### EXERCISE AIM
Only lines with the word "origin" are needed; collect each of them from the listing below.

### DATA LINES
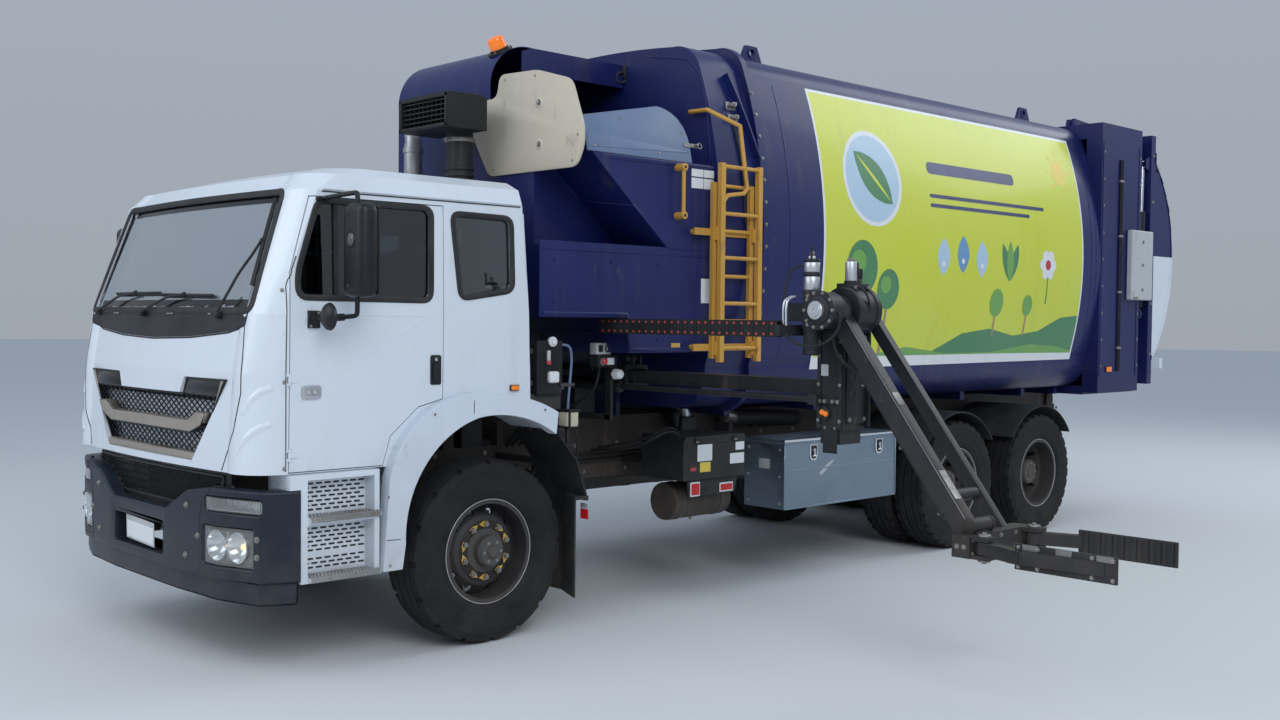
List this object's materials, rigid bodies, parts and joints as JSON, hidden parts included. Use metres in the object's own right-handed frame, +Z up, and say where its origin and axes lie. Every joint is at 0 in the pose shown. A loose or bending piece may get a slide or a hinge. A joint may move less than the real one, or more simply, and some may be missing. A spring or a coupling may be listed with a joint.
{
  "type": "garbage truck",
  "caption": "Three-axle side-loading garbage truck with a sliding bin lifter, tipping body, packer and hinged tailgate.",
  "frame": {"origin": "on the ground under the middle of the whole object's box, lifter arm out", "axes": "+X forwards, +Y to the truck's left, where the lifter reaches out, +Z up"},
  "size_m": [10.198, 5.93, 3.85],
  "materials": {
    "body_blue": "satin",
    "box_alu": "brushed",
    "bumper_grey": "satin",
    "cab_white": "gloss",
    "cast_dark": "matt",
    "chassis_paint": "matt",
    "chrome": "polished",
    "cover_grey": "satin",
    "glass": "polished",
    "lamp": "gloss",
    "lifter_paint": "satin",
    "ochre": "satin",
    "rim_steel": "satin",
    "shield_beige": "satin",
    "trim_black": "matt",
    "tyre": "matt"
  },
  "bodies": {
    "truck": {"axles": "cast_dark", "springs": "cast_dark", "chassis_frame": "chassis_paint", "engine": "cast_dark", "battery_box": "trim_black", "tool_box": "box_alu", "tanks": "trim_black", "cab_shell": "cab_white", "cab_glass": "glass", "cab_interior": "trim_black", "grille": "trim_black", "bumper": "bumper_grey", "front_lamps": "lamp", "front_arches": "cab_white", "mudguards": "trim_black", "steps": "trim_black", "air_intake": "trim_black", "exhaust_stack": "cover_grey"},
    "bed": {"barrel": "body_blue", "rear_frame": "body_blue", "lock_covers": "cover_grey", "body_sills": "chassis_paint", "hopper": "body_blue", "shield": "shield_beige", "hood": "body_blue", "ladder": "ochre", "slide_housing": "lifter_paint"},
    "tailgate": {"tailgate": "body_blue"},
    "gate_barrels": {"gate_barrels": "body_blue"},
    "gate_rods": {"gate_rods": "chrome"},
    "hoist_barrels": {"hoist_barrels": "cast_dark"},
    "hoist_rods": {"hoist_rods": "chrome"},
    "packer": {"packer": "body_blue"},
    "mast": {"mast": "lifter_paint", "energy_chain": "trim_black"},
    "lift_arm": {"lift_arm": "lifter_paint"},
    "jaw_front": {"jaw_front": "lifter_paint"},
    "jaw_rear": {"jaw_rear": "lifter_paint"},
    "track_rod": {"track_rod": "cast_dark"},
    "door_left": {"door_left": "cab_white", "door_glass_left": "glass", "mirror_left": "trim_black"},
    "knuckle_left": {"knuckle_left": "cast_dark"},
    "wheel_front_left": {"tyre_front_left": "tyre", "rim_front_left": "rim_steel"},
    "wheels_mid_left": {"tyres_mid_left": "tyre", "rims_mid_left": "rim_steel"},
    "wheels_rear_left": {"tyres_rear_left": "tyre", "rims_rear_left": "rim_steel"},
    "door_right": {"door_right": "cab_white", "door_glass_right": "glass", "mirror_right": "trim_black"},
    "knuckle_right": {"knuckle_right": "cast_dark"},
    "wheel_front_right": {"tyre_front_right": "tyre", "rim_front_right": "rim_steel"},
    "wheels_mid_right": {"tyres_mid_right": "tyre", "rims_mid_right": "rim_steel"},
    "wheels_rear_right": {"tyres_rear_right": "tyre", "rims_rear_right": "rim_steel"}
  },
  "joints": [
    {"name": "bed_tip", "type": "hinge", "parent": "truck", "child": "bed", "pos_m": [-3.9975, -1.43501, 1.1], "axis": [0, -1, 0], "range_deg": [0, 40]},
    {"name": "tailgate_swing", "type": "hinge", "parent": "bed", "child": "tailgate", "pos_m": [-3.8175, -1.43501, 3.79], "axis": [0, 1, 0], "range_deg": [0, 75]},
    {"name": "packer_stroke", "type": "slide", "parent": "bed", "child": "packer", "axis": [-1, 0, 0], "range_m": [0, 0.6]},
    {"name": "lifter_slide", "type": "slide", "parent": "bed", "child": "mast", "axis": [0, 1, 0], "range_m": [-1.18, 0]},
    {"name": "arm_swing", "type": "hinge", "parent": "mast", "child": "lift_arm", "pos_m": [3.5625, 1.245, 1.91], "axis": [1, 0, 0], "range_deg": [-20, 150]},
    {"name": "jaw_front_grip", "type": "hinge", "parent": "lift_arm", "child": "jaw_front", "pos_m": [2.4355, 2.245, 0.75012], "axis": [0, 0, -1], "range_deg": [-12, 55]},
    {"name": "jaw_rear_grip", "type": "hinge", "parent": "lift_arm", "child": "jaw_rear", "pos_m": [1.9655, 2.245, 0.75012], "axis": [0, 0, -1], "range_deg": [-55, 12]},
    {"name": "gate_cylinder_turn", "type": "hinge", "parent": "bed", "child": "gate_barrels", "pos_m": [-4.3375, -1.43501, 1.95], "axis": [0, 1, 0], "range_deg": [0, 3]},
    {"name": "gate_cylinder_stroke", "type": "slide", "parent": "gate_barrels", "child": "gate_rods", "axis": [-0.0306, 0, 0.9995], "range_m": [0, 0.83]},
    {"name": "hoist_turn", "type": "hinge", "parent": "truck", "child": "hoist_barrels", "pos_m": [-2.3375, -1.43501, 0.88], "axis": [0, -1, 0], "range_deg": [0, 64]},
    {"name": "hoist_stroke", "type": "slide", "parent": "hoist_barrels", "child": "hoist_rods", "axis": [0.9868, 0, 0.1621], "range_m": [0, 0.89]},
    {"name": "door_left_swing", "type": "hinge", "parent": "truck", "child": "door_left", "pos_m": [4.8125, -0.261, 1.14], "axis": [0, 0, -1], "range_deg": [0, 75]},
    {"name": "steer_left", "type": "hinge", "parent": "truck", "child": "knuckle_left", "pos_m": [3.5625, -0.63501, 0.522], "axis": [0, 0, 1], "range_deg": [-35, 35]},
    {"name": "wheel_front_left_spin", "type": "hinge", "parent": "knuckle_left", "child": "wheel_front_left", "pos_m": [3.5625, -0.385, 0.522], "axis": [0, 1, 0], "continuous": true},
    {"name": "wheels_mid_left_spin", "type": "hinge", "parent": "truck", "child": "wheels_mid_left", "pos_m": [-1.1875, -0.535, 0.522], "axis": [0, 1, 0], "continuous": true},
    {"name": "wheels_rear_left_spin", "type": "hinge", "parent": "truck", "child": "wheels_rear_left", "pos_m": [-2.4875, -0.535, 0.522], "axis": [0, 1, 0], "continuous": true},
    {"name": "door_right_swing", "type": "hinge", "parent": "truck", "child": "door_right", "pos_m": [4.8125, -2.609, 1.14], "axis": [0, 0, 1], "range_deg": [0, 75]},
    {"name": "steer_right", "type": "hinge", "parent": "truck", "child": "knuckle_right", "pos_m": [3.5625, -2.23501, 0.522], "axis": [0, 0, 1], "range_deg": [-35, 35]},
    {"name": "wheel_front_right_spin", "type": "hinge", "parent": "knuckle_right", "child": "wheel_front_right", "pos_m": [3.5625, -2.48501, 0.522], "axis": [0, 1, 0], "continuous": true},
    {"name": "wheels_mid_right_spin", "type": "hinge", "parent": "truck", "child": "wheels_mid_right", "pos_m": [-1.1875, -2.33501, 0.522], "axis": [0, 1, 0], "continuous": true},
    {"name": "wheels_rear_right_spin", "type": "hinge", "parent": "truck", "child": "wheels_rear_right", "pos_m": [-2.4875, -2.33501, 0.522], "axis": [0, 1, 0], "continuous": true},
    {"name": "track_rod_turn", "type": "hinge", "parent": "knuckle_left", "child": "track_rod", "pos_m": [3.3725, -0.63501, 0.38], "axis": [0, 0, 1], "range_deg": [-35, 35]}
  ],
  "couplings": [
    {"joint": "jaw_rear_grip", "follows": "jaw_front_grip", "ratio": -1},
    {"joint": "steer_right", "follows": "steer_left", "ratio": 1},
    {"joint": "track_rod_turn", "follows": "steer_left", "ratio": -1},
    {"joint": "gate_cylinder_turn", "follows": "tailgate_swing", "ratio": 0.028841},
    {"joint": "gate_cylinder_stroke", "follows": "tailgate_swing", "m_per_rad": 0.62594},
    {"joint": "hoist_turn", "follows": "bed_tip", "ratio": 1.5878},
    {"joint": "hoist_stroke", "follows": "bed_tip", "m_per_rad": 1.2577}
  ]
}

### OUTPUT FOR THIS EXERCISE
List this object's materials, rigid bodies, parts and joints as JSON, hidden parts included. Use metres in the object's own right-handed frame, +Z up, and say where its origin and axes lie. Every joint is at 0 in the pose shown. A loose or bending piece may get a slide or a hinge. A joint may move less than the real one, or more simply, and some may be missing. A spring or a coupling may be listed with a joint.
  "frame": {"origin": "on the ground under the middle of the whole object's box, lifter arm out", "axes": "+X forwards, +Y to the truck's left, where the lifter reaches out, +Z up"},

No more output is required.